As Iowans start to thaw out from a brutal winter, paddlers and other boaters are itching to hit the water. While some river levels have dropped, others remain high and unsafe.
The Iowa Department of Natural Resources (DNR) recommends that paddlers wait for warmer weather to let the water temperatures rise slowly. It could be several weeks before water temperatures are ideal and safe.
“Regardless of how warm the air may feel in first weeks of spring, the water is still dangerously cold and can be deadly to boaters,” said Todd Robertson, Iowa DNR River Programs Water Trails coordinator. “Cold water shock and hypothermia can set in fast if you are not dressed for cold water immersion. “
After snowmelt and heavy rains, water levels can rise quickly and produce strong and fast current. “Strainers” are numerous on most rivers, especially after high water events. A “strainer” can be a pile of tree limbs and debris, usually found on the outside of river bends where they continue to collect and pile up. The river’s current can suck you under a deadly “strainer” and hold you underwater with little chance of escape.

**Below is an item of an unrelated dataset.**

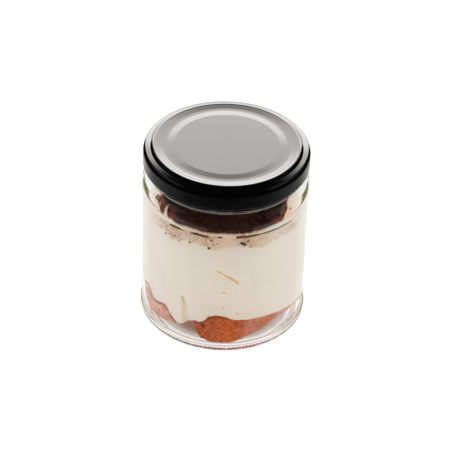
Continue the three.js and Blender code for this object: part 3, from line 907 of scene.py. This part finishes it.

Review these simple safety tips before you head out on the water.
- Check your canoe or kayak for any needed repairs or maintenance after being stored for several months. Look for holes and leaks, make sure all hatch lids fit snug and securely and check your paddle blades for signs of cracking or splitting.
- Dust off your life jacket and make sure all buckles and zippers work properly and look for holes and tears. Replace the life jacket if it has damage that cannot be repaired. Wear a life jacket at all times while on the water, regardless of your swimming ability. “We encourage all boaters to wear their lifejackets and not just store them on board. When you need it, it won’t be there,” said Robertson. “Put the lifejacket on, if not for you, for the ones you love.”
- If paddling in colder conditions, wear a wetsuit or dry suit, along with layers, to help avoid hypothermia or cold water shock. Do not wear cotton. Dress for water immersion, not the air temperature. You can adjust your clothing needs as the water heats up over the next several weeks.
- Always bring along a dry bag with a set of extra clothes you can change into if you get wet, a first-aid kit and a protected cell phone or weather radio. Pack plenty of water to stay hydrated.
- Let a friend or loved one know where you are going and when you are expected to return. It will be easier to find you if you need help.